[Object modeling scripts]
########################################

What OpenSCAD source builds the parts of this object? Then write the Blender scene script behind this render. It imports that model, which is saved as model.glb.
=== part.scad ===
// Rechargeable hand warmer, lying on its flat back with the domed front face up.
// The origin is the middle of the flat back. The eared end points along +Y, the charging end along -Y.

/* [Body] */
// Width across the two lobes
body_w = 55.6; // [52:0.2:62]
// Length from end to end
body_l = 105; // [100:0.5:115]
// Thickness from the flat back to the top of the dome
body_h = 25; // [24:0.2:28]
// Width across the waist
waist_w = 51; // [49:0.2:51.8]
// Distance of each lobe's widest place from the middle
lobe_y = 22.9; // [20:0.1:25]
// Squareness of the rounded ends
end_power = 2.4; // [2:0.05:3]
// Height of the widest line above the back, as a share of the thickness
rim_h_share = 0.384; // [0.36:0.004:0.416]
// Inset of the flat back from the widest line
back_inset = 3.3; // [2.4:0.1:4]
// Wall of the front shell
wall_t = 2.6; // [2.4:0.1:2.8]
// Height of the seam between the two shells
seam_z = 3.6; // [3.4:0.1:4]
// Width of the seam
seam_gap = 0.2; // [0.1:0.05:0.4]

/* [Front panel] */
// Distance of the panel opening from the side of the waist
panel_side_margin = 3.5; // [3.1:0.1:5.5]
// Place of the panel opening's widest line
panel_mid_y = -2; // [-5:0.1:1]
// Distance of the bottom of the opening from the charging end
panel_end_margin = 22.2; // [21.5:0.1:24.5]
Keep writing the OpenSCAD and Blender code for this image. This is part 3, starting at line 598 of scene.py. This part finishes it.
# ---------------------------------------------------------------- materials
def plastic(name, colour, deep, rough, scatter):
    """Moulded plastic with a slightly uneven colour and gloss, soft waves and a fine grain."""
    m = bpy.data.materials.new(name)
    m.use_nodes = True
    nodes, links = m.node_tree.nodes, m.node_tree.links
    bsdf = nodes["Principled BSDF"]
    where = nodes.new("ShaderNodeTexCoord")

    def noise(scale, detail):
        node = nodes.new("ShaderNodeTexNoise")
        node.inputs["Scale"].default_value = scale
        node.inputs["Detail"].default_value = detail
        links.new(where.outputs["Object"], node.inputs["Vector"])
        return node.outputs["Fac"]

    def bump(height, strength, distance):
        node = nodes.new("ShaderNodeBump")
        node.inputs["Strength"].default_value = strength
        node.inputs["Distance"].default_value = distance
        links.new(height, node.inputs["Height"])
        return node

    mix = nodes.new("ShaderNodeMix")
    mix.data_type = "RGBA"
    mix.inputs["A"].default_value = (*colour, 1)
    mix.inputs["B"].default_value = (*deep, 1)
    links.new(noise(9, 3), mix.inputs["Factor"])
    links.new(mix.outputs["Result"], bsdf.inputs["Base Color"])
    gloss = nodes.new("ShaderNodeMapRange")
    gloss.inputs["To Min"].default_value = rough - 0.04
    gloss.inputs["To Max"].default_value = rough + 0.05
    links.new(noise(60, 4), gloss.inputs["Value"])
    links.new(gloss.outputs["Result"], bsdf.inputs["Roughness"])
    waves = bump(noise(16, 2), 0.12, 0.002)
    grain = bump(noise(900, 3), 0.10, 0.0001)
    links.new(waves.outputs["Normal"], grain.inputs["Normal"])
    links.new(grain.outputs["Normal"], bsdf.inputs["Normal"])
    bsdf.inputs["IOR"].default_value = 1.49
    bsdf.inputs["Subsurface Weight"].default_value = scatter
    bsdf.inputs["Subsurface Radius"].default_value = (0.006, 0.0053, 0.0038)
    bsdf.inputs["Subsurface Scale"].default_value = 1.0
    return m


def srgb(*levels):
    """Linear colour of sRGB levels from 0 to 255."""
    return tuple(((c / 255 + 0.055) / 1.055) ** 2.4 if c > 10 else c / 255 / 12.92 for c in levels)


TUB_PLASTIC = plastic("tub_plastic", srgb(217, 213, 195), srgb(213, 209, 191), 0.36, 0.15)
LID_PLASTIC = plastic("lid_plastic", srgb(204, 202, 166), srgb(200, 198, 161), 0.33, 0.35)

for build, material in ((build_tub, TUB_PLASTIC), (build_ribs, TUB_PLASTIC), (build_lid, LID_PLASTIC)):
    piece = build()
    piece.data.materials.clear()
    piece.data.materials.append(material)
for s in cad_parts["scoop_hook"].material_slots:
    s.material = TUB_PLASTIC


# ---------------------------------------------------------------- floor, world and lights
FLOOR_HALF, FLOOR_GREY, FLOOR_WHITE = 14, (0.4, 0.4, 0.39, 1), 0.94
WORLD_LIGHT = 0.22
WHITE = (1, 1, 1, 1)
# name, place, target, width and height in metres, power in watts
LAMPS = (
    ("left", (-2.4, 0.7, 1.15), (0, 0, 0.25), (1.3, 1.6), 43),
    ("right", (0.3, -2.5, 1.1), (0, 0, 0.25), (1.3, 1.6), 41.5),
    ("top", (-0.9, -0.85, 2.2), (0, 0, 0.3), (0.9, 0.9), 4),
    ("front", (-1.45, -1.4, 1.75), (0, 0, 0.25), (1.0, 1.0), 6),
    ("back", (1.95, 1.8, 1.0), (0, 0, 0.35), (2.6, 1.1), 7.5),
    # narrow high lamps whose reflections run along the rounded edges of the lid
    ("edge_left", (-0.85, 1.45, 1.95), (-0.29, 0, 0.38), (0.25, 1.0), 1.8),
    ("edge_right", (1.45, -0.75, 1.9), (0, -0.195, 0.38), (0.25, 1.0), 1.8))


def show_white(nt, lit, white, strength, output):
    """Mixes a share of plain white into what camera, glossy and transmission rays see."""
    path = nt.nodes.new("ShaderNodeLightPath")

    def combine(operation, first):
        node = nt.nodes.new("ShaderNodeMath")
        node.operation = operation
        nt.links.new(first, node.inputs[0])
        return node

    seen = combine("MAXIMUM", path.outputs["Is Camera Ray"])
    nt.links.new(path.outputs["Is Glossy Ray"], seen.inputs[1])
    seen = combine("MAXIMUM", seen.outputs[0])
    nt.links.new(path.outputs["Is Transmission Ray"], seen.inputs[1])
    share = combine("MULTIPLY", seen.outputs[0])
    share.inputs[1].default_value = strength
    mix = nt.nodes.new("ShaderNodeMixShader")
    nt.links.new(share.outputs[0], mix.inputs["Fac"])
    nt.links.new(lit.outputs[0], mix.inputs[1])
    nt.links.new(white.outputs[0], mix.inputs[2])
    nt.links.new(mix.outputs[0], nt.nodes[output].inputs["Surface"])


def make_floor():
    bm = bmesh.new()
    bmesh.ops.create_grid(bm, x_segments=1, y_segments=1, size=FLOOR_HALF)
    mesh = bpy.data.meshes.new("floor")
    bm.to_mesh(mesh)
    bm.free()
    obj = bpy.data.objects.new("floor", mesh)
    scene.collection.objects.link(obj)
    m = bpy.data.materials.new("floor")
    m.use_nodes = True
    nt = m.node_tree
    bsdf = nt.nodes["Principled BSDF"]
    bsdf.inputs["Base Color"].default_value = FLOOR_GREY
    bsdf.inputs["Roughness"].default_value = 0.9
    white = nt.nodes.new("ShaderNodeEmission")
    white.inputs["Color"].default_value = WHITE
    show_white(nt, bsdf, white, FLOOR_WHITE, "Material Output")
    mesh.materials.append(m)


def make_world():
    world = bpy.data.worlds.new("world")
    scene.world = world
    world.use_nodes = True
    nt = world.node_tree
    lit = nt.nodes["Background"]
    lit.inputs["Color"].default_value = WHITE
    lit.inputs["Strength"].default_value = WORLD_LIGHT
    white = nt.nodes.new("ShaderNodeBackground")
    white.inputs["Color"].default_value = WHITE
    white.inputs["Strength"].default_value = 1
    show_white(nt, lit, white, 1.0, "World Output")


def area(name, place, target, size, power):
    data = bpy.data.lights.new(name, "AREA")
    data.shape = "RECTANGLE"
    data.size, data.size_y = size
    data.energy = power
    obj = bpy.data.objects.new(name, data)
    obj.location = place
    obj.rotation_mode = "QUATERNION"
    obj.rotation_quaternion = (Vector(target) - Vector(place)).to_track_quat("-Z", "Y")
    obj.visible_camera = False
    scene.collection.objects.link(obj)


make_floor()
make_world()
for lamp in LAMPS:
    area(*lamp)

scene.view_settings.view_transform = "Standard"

########################################

* [Aim of the exercise]: Write out every line of the data that holds the word "this".

* [Exercise response]:
What OpenSCAD source builds the parts of this object? Then write the Blender scene script behind this render. It imports that model, which is saved as model.glb.
Keep writing the OpenSCAD and Blender code for this image. This is part 3, starting at line 598 of scene.py. This part finishes it.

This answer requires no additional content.